Aujourd’hui au Sénégal, la fonction sociale et politique des marabouts prend le dessus sur tout le reste. Il y a quelques années, le Hizbut tarqiya a provoqué un véritable séisme en milieu mouride en posant la même question que vous. Il est évident que le soufisme dans ses critères d’austérité, de renoncement, d’isolement ne cadre pas tout -à- fait au fonctionnement confrérique actuel, cela ne veut pas dire qu’il n’existe pas au sein des familles confrériques de véritables soufis. Seulement, l’organisation ne laisse émerger les individualités porteuses de renouveau ou de réformes.

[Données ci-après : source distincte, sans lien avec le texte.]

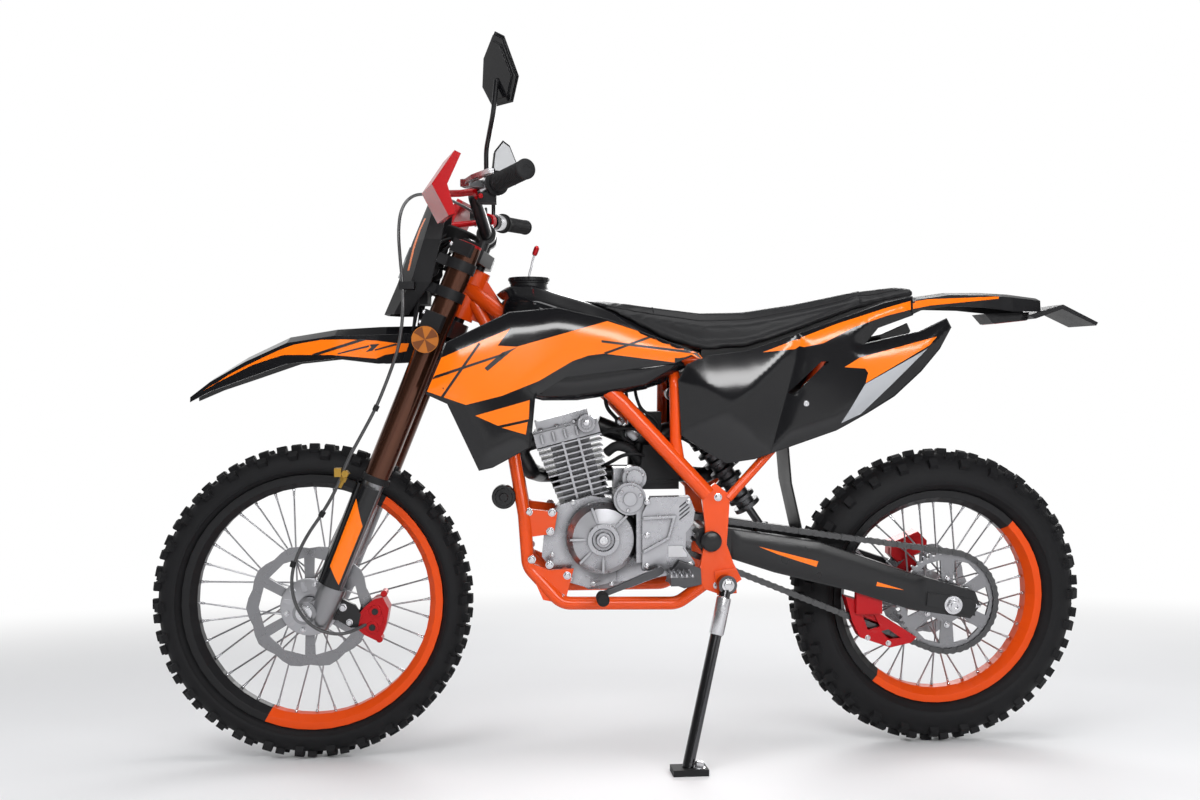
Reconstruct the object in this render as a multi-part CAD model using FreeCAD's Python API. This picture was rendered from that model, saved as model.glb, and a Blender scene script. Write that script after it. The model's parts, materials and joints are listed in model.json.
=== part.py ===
"""Dirt bike: wire wheels, upside-down fork, air-cooled single, side stand.

The bike is built upright, in millimetres: x runs to the rear from the front
axle, y to the rider's right, z up from the ground. At the end the whole bike
is leaned onto its side stand and centred over the middle of its outline.
"""
import FreeCAD, Part
import math
import os

# Wheels and stance
wheelbase = 1400.0
lean = 8.0
front_radius = 347.0
rear_radius = 337.0
front_rim_radius = 281.0
rear_rim_radius = 243.0
rim_depth = 29.0
axle_radius = 10.0
axle_bore = 6.0
bearing_gap = 0.05

# Steering
rake = 22.0
axle_lead = 33.0
clamp_offset = 28.0
fork_spread = 100.0
fork_tube_radius = 27.0
fork_leg_radius = 22.0
fork_gap = 0.3
fork_tube_foot = 314.0
fork_tube_head = 842.0
lower_clamp = (fork_tube_head - 194.0, fork_tube_head - 156.0)
upper_clamp = (fork_tube_head - 24.0, fork_tube_head + 4.0)
clamp_gap = 10.0
head_tube_span = (lower_clamp[1] + clamp_gap, upper_clamp[0] - clamp_gap)
head_tube_radius = 30.0
stem_radius = 14.0

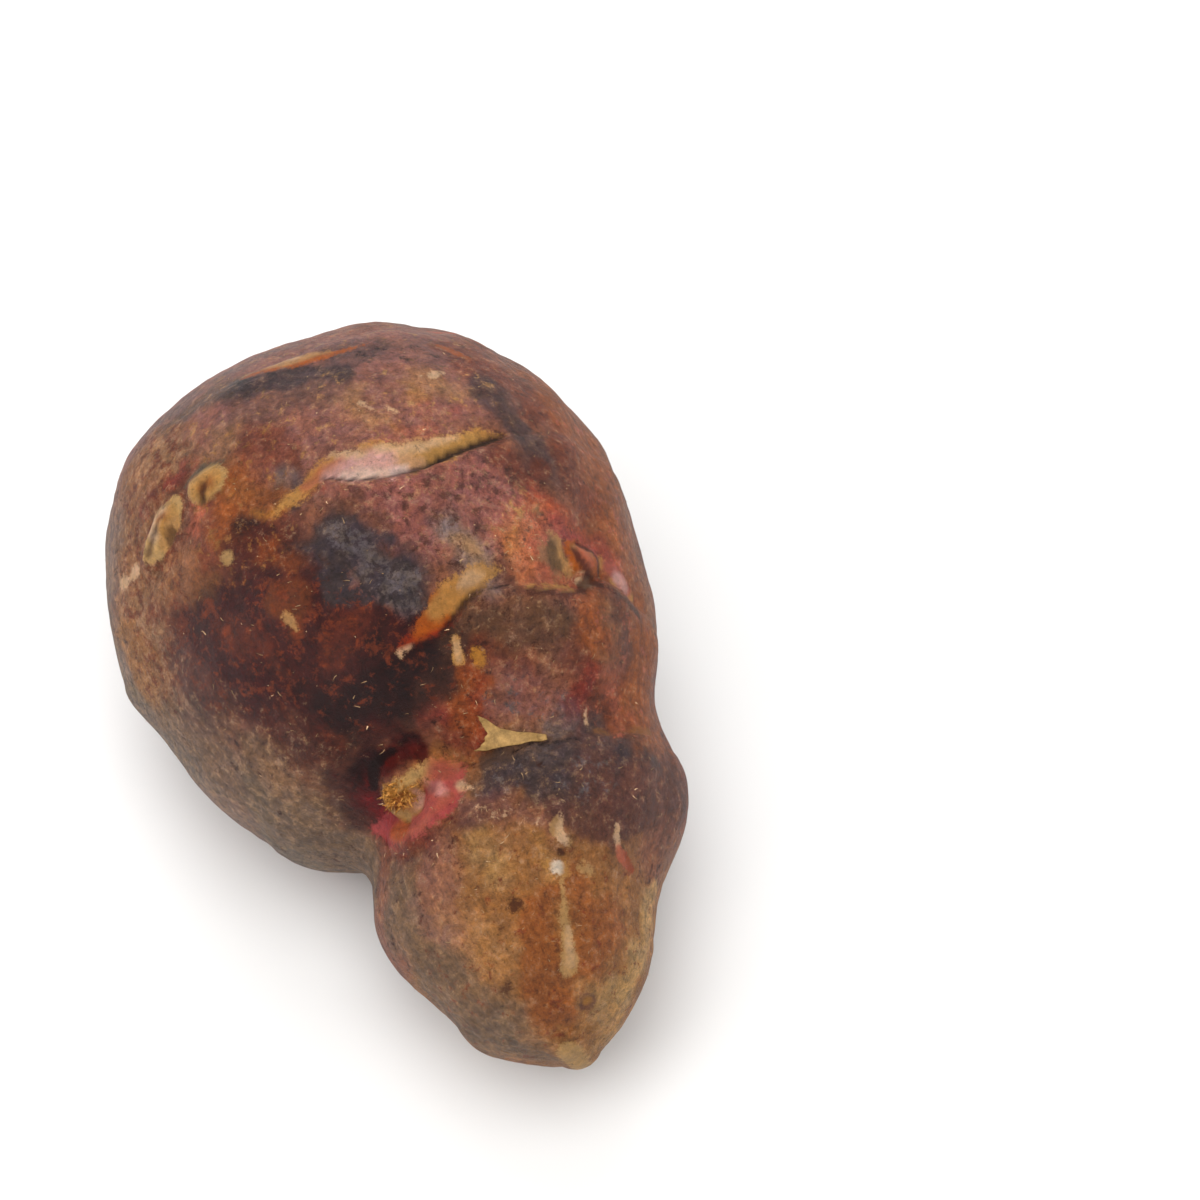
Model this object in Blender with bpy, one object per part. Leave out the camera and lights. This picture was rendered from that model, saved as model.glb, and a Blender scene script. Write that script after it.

Les marabouts se sont mobilisés dans la lutte contre le Sida. Sur le plan politique, Abdou Diouf a beaucoup utilisé leur influence pour calmer le front social à chaque fois qu’il était embrasé. Ils sont écoutés et pourtant, les talibés ne se sentent plus liés à leur « ndiguel » ou mot d’ordre politique. Comment on en est arrivé là ?
L’effort d’individuation se développe et la citoyenneté s’accompagne d’une prise de conscience allant dans le sens de sérier les champs d’intervention du politique et du religieux.
Malgré les remises en question de la laïcité, le Sénégalais s’accommode bien de la séparation des pouvoirs. Il refuse l’instrumentalisation du religieux. Les partis se réclamant de la religion ont souvent de faibles scores, durant les différentes compétitions électorales.
Le Sénégal charme par sa coexistence religieuse. Mais depuis l'alternance avec Wade, les gens sont devenus inquiets de pouvoir maintenir cette cohésion à terme. Ont - ils raison. Que préconisez - vous?
A chaque fois que c’est nécessaire, les démocrates
sénégalais n’ont pas manqué de tirer sur la sonnette
d’alarme.
C’est vrai la tentation est trop grande, d’aller vers une forme
de césaro-papisme et le jeu confrérique étant trop tentant, mais dangereux pour la stabilité du pays. Nous avons tous intérêt
à rester vigilants.
Le Sénégal confrérique a –t- il encore un avenir?
Le Sénégal a une très vieille société qui a du mal à se transformer. Je pense que même le fonctionnement confrérique mérite réflexion si nous voulons aller résolument vers le développement.